Quote exactly, and only, the lines of the material below from the line with "barrel_shape(), cylinder, YELLOW)" through the line with "imported = [obj".

### Data
────────

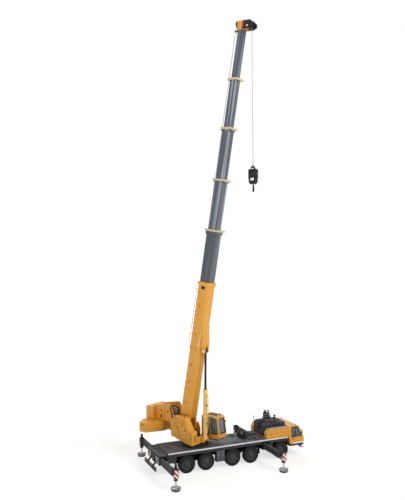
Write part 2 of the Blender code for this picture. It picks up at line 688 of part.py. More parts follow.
def last_section_shape(wide, high, wall, top):
    """The innermost section with the boom head, its cheeks and the sheave's pin."""
    radius = 2.4
    outer, bore = tube(top - SECTION_LENGTH, top + 0.5, wide, high, wall, radius)
    shell = cut(outer, bore)
    head = block((top, top + HEAD_LENGTH), (-HEAD_WIDE / 2, HEAD_WIDE / 2), (-HEAD_HIGH / 2, HEAD_HIGH / 2))
    inner = SHEAVE_WIDE / 2 + GAP
    cheeks = []
    for side in (-1, 1):
        tip = -SHEAVE_DROP - 10.5
        outline = [(top, -HEAD_HIGH / 2 + 1), (top, -SHEAVE_DROP - 3), (top + 3, tip), (top + 8, tip),
                   (top + HEAD_LENGTH, -SHEAVE_DROP - 4), (top + HEAD_LENGTH, -HEAD_HIGH / 2 + 1)]
        cheeks.append(prism(outline, "y", *sorted((side * inner, side * (inner + HEAD_CHEEK)))))
    axle_x = top + SHEAVE_AHEAD
    axle = bar((axle_x, -inner - 1, -SHEAVE_DROP), (axle_x, inner + 1, -SHEAVE_DROP), SHEAVE_BORE - GAP, 10)
    return join(shell, head, *cheeks, axle)


def raised(shape):
    """Lifts a shape drawn on the boom's centre line to its place above the foot pin."""
    shape.data.transform(Matrix.Translation((0, 0, BOOM_RISE * MM)))
    return shape


end = BASE_END
for name, wide, high, wall, out, collar in SECTIONS:
    if name == "boom_base":
        node(name, raised(base_shape(wide, high, wall)), boom, YELLOW)
        continue
    if collar:
        end += out + collar
        node(name, raised(section_shape(wide, high, wall, end, collar)), boom, SLATE)
    else:
        end += out
        node(name, raised(last_section_shape(wide, high, wall, end)), boom, SLATE)
HEAD_START = end

sheave_place = (HEAD_START + SHEAVE_AHEAD, 0, BOOM_RISE - SHEAVE_DROP)
half = SHEAVE_WIDE / 2
groove = [(SHEAVE_BORE, -half), (SHEAVE_RADIUS, -half), (SHEAVE_RADIUS - 0.9, 0), (SHEAVE_RADIUS, half),
          (SHEAVE_BORE, half)]
node("head_sheave", turned(groove, "y", sides=20), boom, BLACK, sheave_place)

# The hoist hangs plumb: its empty undoes the boom's angle.
plumb = empty("hoist", boom, sheave_place, (0, LUFF_DEG, 0))
rope_x = SHEAVE_RADIUS + ROPE_RADIUS - 0.5
block_top = -ROPE_LENGTH
rope_top = 0.0


def hook_block_shape():
    """Two cheek plates drawn in to the rope's socket above and to the hook's swivel below."""
    half_wide = BLOCK_WIDE / 2
    low = -BLOCK_HIGH
    half = [(1.6, 0), (2.2, -3.2), (half_wide - 1.2, -4), (half_wide, -5.4), (half_wide, -17),
            (half_wide - 1.0, -24.4), (3.0, low)]
    outline = [(-x, z) for x, z in half] + half[::-1]
    body = prism(outline, "y", -BLOCK_THICK / 2, BLOCK_THICK / 2)
    slot = block((-half_wide - 1, half_wide + 1), (-1.5, 1.5), (-17, -6.4))
    sheave = bar((0, -2, -11.6), (0, 2, -11.6), 5.0, 20)
    return join(cut(body, slot), sheave)


def hook_shape():
    """Shank and a round-bellied hook, cut as a plate."""
    shank = bar((0, 0, 0), (0, 0, -3.4), 1.3, 12)
    outline = [(1.2, -2.4)]
    outline += [(4.4 * math.cos(math.radians(a)), -7.0 + 4.4 * math.sin(math.radians(a)))
                for a in range(60, -181, -20)]
    outline += [(-3.0, -6.0)]
    outline += [(2.0 * math.cos(math.radians(a)), -6.6 + 2.0 * math.sin(math.radians(a)))
                for a in range(-160, 61, 20)]
    outline += [(-1.2, -3.6), (-1.2, -2.4)]
    return join(prism(outline, "y", -1.2, 1.2), shank)


rope = bar((0, 0, -ROPE_LENGTH + GAP), (0, 0, rope_top), ROPE_RADIUS, 8)
rope.data.transform(Matrix.Translation((rope_x * MM, 0, 0)))
node("hoist_rope", rope, plumb, ROPE_GREY)
node("hook_block", hook_block_shape(), plumb, BLACK, (rope_x, 0, block_top))
hook = node("hook", hook_shape(), plumb, BLACK, (rope_x, 0, block_top - BLOCK_HIGH - GAP), 0.35, 0.5)
hook.rotation_euler.z = math.radians(HOOK_TURN)


# ---------------------------------------------------------------- luffing cylinder

angle = math.radians(LUFF_DEG)
pin_x = FOOT_PIN[0] + CYLINDER_PIN[0] * math.cos(angle) - CYLINDER_PIN[1] * math.sin(angle)
pin_z = FOOT_PIN[1] + CYLINDER_PIN[0] * math.sin(angle) + CYLINDER_PIN[1] * math.cos(angle)
reach = math.hypot(pin_x - CYLINDER_FOOT[0], pin_z - CYLINDER_FOOT[1])
lean = math.degrees(math.atan2(pin_z - CYLINDER_FOOT[1], pin_x - CYLINDER_FOOT[0]))
cylinder = empty("cylinder_foot", upper, (CYLINDER_FOOT[0], 0, CYLINDER_FOOT[1]), (0, -lean, 0))


def barrel_shape():
    """The cylinder's barrel along +X from its foot eye, bored for the rod."""
    tube_body = bar((2, 0, 0), (BARREL_LENGTH, 0, 0), BARREL_RADIUS - 0.2)
    gland = bar((BARREL_LENGTH - 6, 0, 0), (BARREL_LENGTH, 0, 0), BARREL_RADIUS)
    eye = bar((0, -BARREL_RADIUS + 0.1, 0), (0, BARREL_RADIUS - 0.1, 0), 3.0)
    bore = bar((8, 0, 0), (BARREL_LENGTH + 1, 0, 0), BARREL_BORE)
    return cut(join(tube_body, gland, eye), bore)


def rod_shape():
    """The cylinder's rod with its eye at the boom."""
    shaft = bar((ROD_START, 0, 0), (reach - 1, 0, 0), ROD_RADIUS, 12)
    eye = bar((reach, -2.5, 0), (reach, 2.5, 0), 2.3)
    return join(shaft, eye)


node("luffing_barrel", barrel_shape(), cylinder, YELLOW)
node("luffing_rod", rod_shape(), cylinder, BLACK, roughness=0.25)


# ---------------------------------------------------------------- origin

bpy.context.view_layer.update()
corners = [ob.matrix_world @ v.co for ob in bpy.data.objects if ob.type == "MESH" for v in ob.data.vertices]
middle = [(min(c[i] for c in corners) + max(c[i] for c in corners)) / 2 for i in (0, 1)]
floor = min(c[2] for c in corners)
root.location = (-middle[0], -middle[1], -floor)
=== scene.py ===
import json
import math

import bmesh
import bpy
from mathutils import Matrix, Vector


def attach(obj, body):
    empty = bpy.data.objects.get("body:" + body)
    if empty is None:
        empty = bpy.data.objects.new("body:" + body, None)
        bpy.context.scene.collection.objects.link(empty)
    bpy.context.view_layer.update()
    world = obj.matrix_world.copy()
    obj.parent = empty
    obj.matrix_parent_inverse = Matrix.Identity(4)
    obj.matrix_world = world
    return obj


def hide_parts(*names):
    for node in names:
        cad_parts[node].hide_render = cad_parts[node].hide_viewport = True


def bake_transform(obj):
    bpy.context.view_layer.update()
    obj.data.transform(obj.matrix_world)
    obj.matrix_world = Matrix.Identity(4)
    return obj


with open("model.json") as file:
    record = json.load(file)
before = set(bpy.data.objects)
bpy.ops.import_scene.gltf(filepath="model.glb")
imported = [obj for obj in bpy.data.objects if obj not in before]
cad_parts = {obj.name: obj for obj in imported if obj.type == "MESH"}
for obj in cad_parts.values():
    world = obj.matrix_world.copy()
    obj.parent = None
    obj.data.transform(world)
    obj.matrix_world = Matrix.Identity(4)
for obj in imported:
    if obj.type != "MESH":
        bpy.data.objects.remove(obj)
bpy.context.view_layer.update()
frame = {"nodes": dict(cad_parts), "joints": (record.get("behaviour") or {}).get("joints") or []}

# The camera, and the places that everything else is measured from.  The carrier is measured from the
# slewing axis, the upper works turn about it, and the boom is measured from its foot pin with X along
# it.  Places are in millimetres of the model.
link = bpy.context.scene.collection.objects.link
joints = {joint["name"]: joint for joint in frame["joints"]}


def place(origin, ahead, left):
    """The matrix from millimetres in a group's own axes to metres in the model's."""
    ahead, left = Vector(ahead).normalized(), Vector(left).normalized()
    turn = Matrix((ahead, left, ahead.cross(left))).transposed().to_4x4()
    return Matrix.Translation(origin) @ turn @ Matrix.Scale(0.001, 4)


slew_axis = Vector((*joints["slew"]["pos_m"][:2], 0))
upper_left = -Vector(joints["luff"]["axis"])
CARRIER = place(slew_axis, (1, 0, 0), (0, 1, 0))
UPPER = place(slew_axis, upper_left.cross(Vector((0, 0, 1))), upper_left)
BOOM = place(joints["luff"]["pos_m"], joints["telescope_1"]["axis"], upper_left)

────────

### Reply
node("luffing_barrel", barrel_shape(), cylinder, YELLOW)
node("luffing_rod", rod_shape(), cylinder, BLACK, roughness=0.25)


# ---------------------------------------------------------------- origin

bpy.context.view_layer.update()
corners = [ob.matrix_world @ v.co for ob in bpy.data.objects if ob.type == "MESH" for v in ob.data.vertices]
middle = [(min(c[i] for c in corners) + max(c[i] for c in corners)) / 2 for i in (0, 1)]
floor = min(c[2] for c in corners)
root.location = (-middle[0], -middle[1], -floor)
=== scene.py ===
import json
import math

import bmesh
import bpy
from mathutils import Matrix, Vector


def attach(obj, body):
    empty = bpy.data.objects.get("body:" + body)
    if empty is None:
        empty = bpy.data.objects.new("body:" + body, None)
        bpy.context.scene.collection.objects.link(empty)
    bpy.context.view_layer.update()
    world = obj.matrix_world.copy()
    obj.parent = empty
    obj.matrix_parent_inverse = Matrix.Identity(4)
    obj.matrix_world = world
    return obj


def hide_parts(*names):
    for node in names:
        cad_parts[node].hide_render = cad_parts[node].hide_viewport = True


def bake_transform(obj):
    bpy.context.view_layer.update()
    obj.data.transform(obj.matrix_world)
    obj.matrix_world = Matrix.Identity(4)
    return obj


with open("model.json") as file:
    record = json.load(file)
before = set(bpy.data.objects)
bpy.ops.import_scene.gltf(filepath="model.glb")
imported = [obj for obj in bpy.data.objects if obj not in before]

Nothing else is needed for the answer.